Data lines
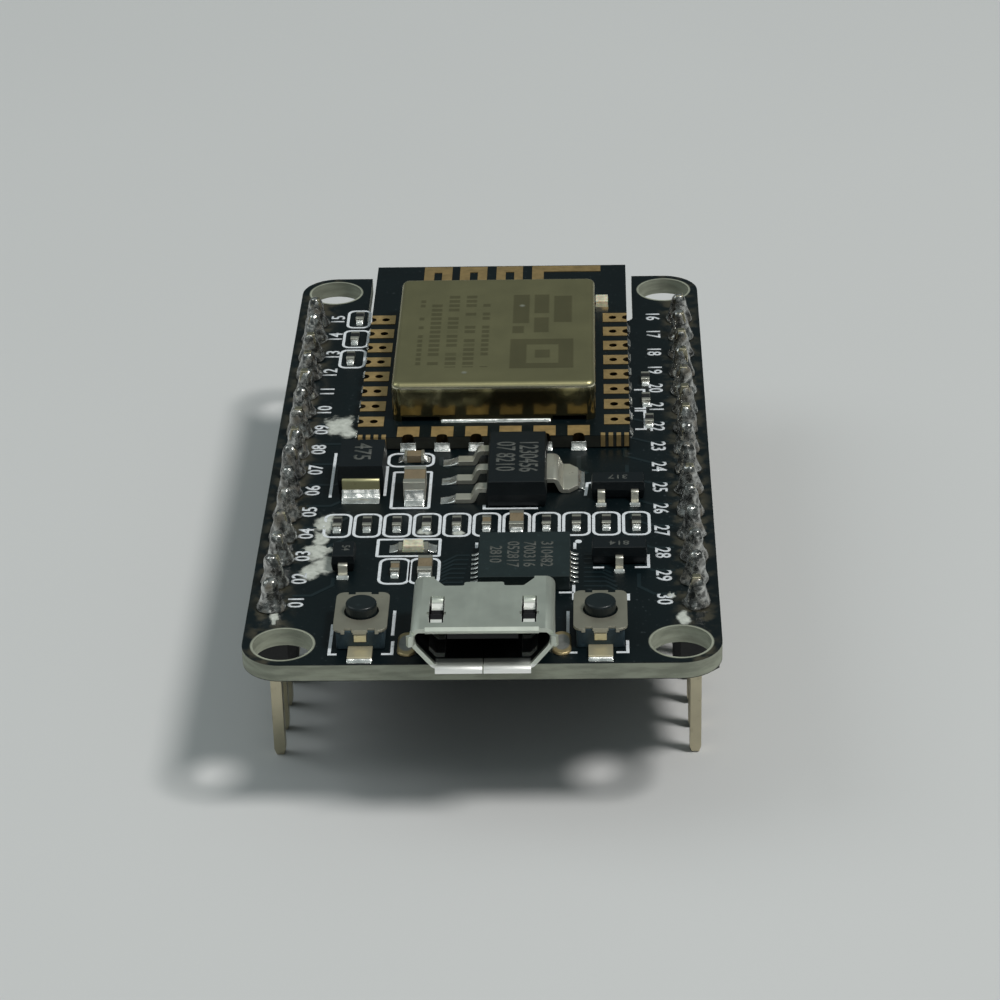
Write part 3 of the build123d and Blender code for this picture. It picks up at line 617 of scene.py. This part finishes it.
def edge_stripes(material):
    """Four slim gold stripes over the module's front edge at each of its two front corners."""
    mesh = bmesh.new()
    reach, width, pitch, proud = 0.3 * MM, 0.26 * MM, 0.46 * MM, 0.004 * MM
    front, top = MODULE_LOW.y - proud, MODULE_HIGH.z + proud
    bends = ((front, MODULE_LOW.z + 0.08 * MM), (front, top), (MODULE_LOW.y + reach, top))
    for corner, way in ((MODULE_LOW.x, 1), (MODULE_HIGH.x, -1)):
        for i in range(4):
            x = corner + way * (0.2 * MM + pitch * i)
            rows = []
            for y, z in bends:
                rows.append([mesh.verts.new((x - width / 2, y, z)), mesh.verts.new((x + width / 2, y, z))])
            for below, above in zip(rows, rows[1:]):
                mesh.faces.new((below[0], below[1], above[1], above[0]))
    made = piece("edge_stripes", filled("edge_stripes", mesh), material)
    thicken(made, 0.02 * MM)


def filled(name, mesh):
    """A finished mesh from one under construction."""
    data = bpy.data.meshes.new(name)
    mesh.to_mesh(data)
    mesh.free()
    return data


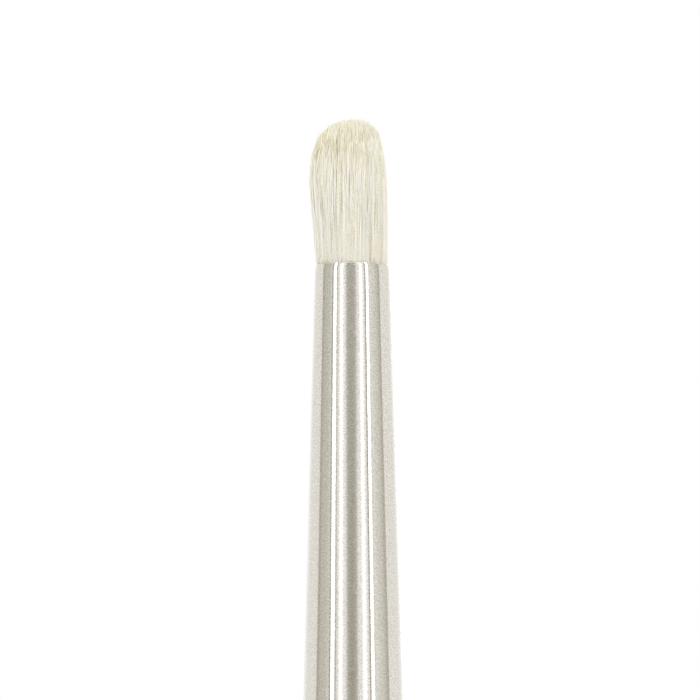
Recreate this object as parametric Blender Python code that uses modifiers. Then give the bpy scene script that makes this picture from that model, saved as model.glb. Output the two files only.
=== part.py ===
"""Detail makeup brush, modelled piece by piece the way the real one is put together.

A turned wooden handle is glued and crimped into the wide end of a tapered, nickel-plated
ferrule. A knot of goat hair, tied with thread and set in resin, is drawn up through the
ferrule until it wedges, and its domed tuft stands out of the narrow mouth.

Metres, +Z up along the brush. The origin is the centre of the handle's butt end.
"""

import math

import bmesh
import bpy
import numpy as np

MM = 0.001

# Sizes of the handle. Its length is what shows, from the butt end up to the shoulder.
HANDLE_LENGTH = 115.0 * MM
BUTT_FLAT_RADIUS = 1.5 * MM
BUTT_RADIUS = 2.5 * MM
BUTT_ROUND = 1.6 * MM
BELLY_RADIUS = 4.5 * MM
BELLY_HEIGHT = 95.0 * MM
SHOULDER_SETBACK = 0.1 * MM
SHOULDER_ROUND = 0.4 * MM
TENON_LENGTH = 22.0 * MM
TENON_CHAMFER = 0.6 * MM

# Sizes of the ferrule. Its two radii are those of the plain taper, without lip and crimps.
FERRULE_LENGTH = 46.0 * MM
MOUTH_RADIUS = 2.80 * MM
FOOT_RADIUS = 4.12 * MM
FERRULE_WALL = 0.25 * MM
LIP_HEIGHT = 0.45 * MM
LIP_INSET = 0.17 * MM
RIM_WALL = 0.12 * MM
FOOT_BEVEL = 0.08 * MM
CRIMP_COUNT = 2
CRIMP_WIDTH = 1.5 * MM
CRIMP_DEPTH = 0.25 * MM
CRIMP_PITCH = 3.6 * MM
FIRST_CRIMP_HEIGHT = 4.6 * MM

# Sizes of what the ferrule hides: glue on the tenon, the hair's knot, its thread and the resin.
GLUE_THICKNESS = 0.15 * MM
GLUE_MARGIN = 1.0 * MM
KNOT_DROP = 0.35 * MM
KNOT_LENGTH = 11.5 * MM
THREAD_DIAMETER = 0.35 * MM
THREAD_TURNS = 5
THREAD_DROP = 7.0 * MM
PLUG_LENGTH = 5.0 * MM
PLUG_DISH = 0.8 * MM

# Clearance between two pieces that touch on the real brush.
FIT_GAP = 0.2 * MM

# Sizes of the tuft. Its length is what stands out of the ferrule's mouth.
TUFT_LENGTH = 11.0 * MM
STRAND_COUNT = 350
STRAND_RADIUS = 0.08 * MM
STRAND_SIDES = 3
STRAND_EMBED = 0.15 * MM
STRAND_TIP_SHARE = 0.6
TOP_CONVERGENCE_SHARE = 0.22
TIP_SCATTER_SHARE = 0.012
SCATTER_SEED = 7

# The tuft's outline: its height as a share of the tuft's length, then its radius on the fuller
# and on the straighter side as shares of the mouth's bore radius.
TUFT_OUTLINE_SHARES = (
    (0.00, 0.96, 0.95),
    (0.08, 1.05, 1.02),
    (0.25, 1.12, 1.04),
    (0.42, 1.18, 1.02),
    (0.57, 1.23, 0.99),
    (0.70, 1.20, 0.95),
    (0.78, 1.13, 0.90),
    (0.86, 0.99, 0.83),
    (0.90, 0.87, 0.77),
    (0.94, 0.73, 0.66),
    (0.98, 0.42, 0.42),
    (1.00, 0.00, 0.00),
)
SPLAY_SHARE = 0.08
BELLY_SHARE = 0.57

# How finely the pieces are drawn.
FERRULE_STEPS = 48
HANDLE_STEPS = 40
INNER_STEPS = 24
ARC_POINTS = 5
RIDGE_POINTS = 3
CRIMP_POINTS = 6
SWELL_POINTS = 5
TAPER_POINTS = 10
GAP_LEVELS = 12
MERGE = 0.001 * MM
SHARP_ANGLE = math.radians(35.0)
FLAT_ANGLE = math.radians(0.1)

# Heights above the butt end. What is inside the ferrule is drawn from the ferrule's foot.
FOOT_HEIGHT = HANDLE_LENGTH + FIT_GAP
RIM_HEIGHT = FOOT_HEIGHT + FERRULE_LENGTH


# Scene, material and lathe helpers

def clear_scene():
    for old in list(bpy.data.objects):
        bpy.data.objects.remove(old, do_unlink=True)


def new_collection(name):
    made = bpy.data.collections.new(name)
    bpy.context.scene.collection.children.link(made)
    return made


def new_material(name, colour, roughness, metallic=0.0):
    made = bpy.data.materials.new(name)
    made.use_nodes = True
    shader = made.node_tree.nodes["Principled BSDF"]
    shader.inputs["Base Color"].default_value = (*colour, 1.0)
    shader.inputs["Roughness"].default_value = roughness
    shader.inputs["Metallic"].default_value = metallic
    return made


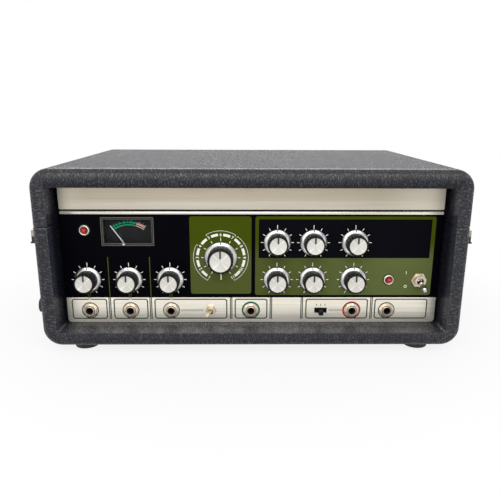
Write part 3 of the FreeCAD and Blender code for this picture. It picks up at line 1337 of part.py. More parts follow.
# ---------------------------------------------------------------- build and check
def check_and_write():
    document.recompute()
    for item in document.Objects:
        if "Invalid" in item.State or "Error" in item.State:
            raise RuntimeError(f"{item.Name} failed: {item.State}")
    os.makedirs("parts", exist_ok=True)
    for name, item in NODES.items():
        shape = item.Shape
        if shape.isNull() or not shape.isValid() or not shape.Solids:
            raise RuntimeError(f"{name} has no valid solid")
        shape.exportStep(os.path.join("parts", f"{name}.step"))
        extent = shape.BoundBox
        print(f"{name}: {len(shape.Solids)} solids, "
              f"x {extent.XMin:.1f} {extent.XMax:.1f}, y {extent.YMin:.1f} {extent.YMax:.1f}, "
              f"z {extent.ZMin:.1f} {extent.ZMax:.1f}")


lower_case()
lid_shell()
rubber_feet()
handle()
hinges()
latches()
chassis()
front_panel()
header_trim()
back_panel()
knobs()
controls_behind_panel()
jacks()
lamps()
switches()
meter()
deck()
tank()
tape_loop()
heads_and_guides()
pinch_roller()
drive()
electrics()
check_and_write()
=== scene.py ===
"""Looks of a tape echo unit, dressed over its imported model.

Shapes are in millimetres from the middle of the case's front bottom edge: x to the right, y to the
back, z up. Textures, lamps and the camera are in the frame's own metres.
"""
import math

import bmesh
import bpy
from mathutils import Matrix, Vector


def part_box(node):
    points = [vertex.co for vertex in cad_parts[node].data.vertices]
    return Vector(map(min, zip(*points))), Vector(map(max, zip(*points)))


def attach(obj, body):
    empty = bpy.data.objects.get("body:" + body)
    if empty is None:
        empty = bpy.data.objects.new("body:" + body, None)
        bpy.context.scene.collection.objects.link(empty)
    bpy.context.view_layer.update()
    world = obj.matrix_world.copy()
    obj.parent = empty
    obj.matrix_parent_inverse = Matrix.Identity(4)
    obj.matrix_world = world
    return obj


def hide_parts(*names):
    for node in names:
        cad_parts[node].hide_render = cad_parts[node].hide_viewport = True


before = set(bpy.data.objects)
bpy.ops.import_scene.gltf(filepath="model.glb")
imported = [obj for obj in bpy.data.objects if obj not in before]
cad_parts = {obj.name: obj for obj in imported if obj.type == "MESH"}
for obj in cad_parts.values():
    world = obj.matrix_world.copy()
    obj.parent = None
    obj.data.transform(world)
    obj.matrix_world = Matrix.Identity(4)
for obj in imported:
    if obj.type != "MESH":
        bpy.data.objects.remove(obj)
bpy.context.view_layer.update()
MM = 0.001
case_low, case_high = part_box("lower_case")
CASE = Vector(((case_low.x + case_high.x) / 2, case_low.y, case_low.z))
TO_ROOM = Matrix.Translation(CASE) @ Matrix.Scale(MM, 4)
FACE = (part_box("front_panel")[0].y - CASE.y) / MM

# the case, its recess and its rear opening
HALF, DEPTH, HEIGHT = 207.5, 270.0, 175.7
CORNER, RIM = 18.5, 8.0
INNER_HALF, INNER_BACK, ROOF, SILL = 192.5, 258.0, 158.7, 15.0
SEAM, SEAM_GAP, TURNED_EDGE = 121.0, 0.4, 1.1
REBATE_HALF, REBATE_Z, REBATE_DEPTH = 168, (20, 96), 3
VENT_HALF, VENT_Z = 160, (28, 88)
HINGE_X, HINGE_LEAF = 120.0, 1.5

# columns and rows of the controls
LOW_ROW, HIGH_ROW, JACK_ROW = 61.6, 100.4, 28.4
INPUTS = (-166.3, -124.6, -83.0)
BASS_X, TREBLE_X, VOLUME_X, LAMP_X = 25.1, 61.3, 103.0, 139.3
KNOBS = {
    "mic_one_knob": (INPUTS[0], LOW_ROW), "mic_two_knob": (INPUTS[1], LOW_ROW),
    "instrument_knob": (INPUTS[2], LOW_ROW), "bass_knob": (BASS_X, HIGH_ROW),
    "treble_knob": (TREBLE_X, HIGH_ROW), "reverb_volume_knob": (VOLUME_X, HIGH_ROW),
    "repeat_rate_knob": (BASS_X, LOW_ROW), "intensity_knob": (TREBLE_X, LOW_ROW),
    "echo_volume_knob": (VOLUME_X, LOW_ROW),
}
MODE = (-31.5, 84.7)
JACKS = (*INPUTS, -1.1, VOLUME_X, LAMP_X)
LAMPS = ((INPUTS[0], 112.9), (LAMP_X, LOW_ROW))
POWER = (169.8, LOW_ROW)
ECHO_SWITCH = -42.2
LEVEL_SWITCH = 71.0
SCALE_CENTRE = (-124.3, 90.0)
DIAL_STEPS, DIAL_START, DIAL_STEP = 11, -150, 30

# heights on the panel, and the front of each printed layer
STRIP_TOP, BLACK_TOP = 42.3, 134.4
BEAD_HALF, BEAD_Z = 188.6, (129.3, 132.0)
FIELDS, LINES, RINGS = FACE - 0.05, FACE - 0.06, FACE - 0.09
SCALES, GROOVES = FACE - 0.13, FACE - 0.3
BEZEL_EDGES = FACE - 1.27

# camera and floor
CAMERA_PLACE = (-0.01551, -0.62184, 0.23542)
CAMERA_TURN = (0.73, 14.67, 0.23)
CAMERA_LENS, CAMERA_SENSOR = 37.83, 36
FLOOR_HALF = 6.0
CHART = 60.0


# ---- camera and lamps
def placed(name, data):
    """A new object in the scene."""
    made = bpy.data.objects.new(name, data)
    bpy.context.scene.collection.objects.link(made)
    return made


def photographer():
    """The camera stands in front, a little above, and looks slightly down."""
    yaw, pitch, roll = map(math.radians, CAMERA_TURN)
    forward = math.cos(pitch)
    ahead = Vector((math.sin(yaw) * forward, math.cos(yaw) * forward, -math.sin(pitch)))
    level = Vector((math.cos(yaw), -math.sin(yaw), 0))
    above = level.cross(ahead)
    right = level * math.cos(roll) + above * math.sin(roll)
    up = above * math.cos(roll) - level * math.sin(roll)
    lens = bpy.data.cameras.new("studio_camera")
    lens.sensor_width = CAMERA_SENSOR
    lens.lens = CAMERA_LENS
    camera = placed("studio_camera", lens)
    turn = Matrix((right, up, -ahead)).transposed().to_4x4()
    camera.matrix_world = Matrix.Translation(CAMERA_PLACE) @ turn
    bpy.context.scene.camera = camera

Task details
Give back, word for word, only the lines above from the line holding "obj.parent = None" to the line holding "CASE.y) / MM", both included.

Output for this exercise
    obj.parent = None
    obj.data.transform(world)
    obj.matrix_world = Matrix.Identity(4)
for obj in imported:
    if obj.type != "MESH":
        bpy.data.objects.remove(obj)
bpy.context.view_layer.update()
MM = 0.001
case_low, case_high = part_box("lower_case")
CASE = Vector(((case_low.x + case_high.x) / 2, case_low.y, case_low.z))
TO_ROOM = Matrix.Translation(CASE) @ Matrix.Scale(MM, 4)
FACE = (part_box("front_panel")[0].y - CASE.y) / MM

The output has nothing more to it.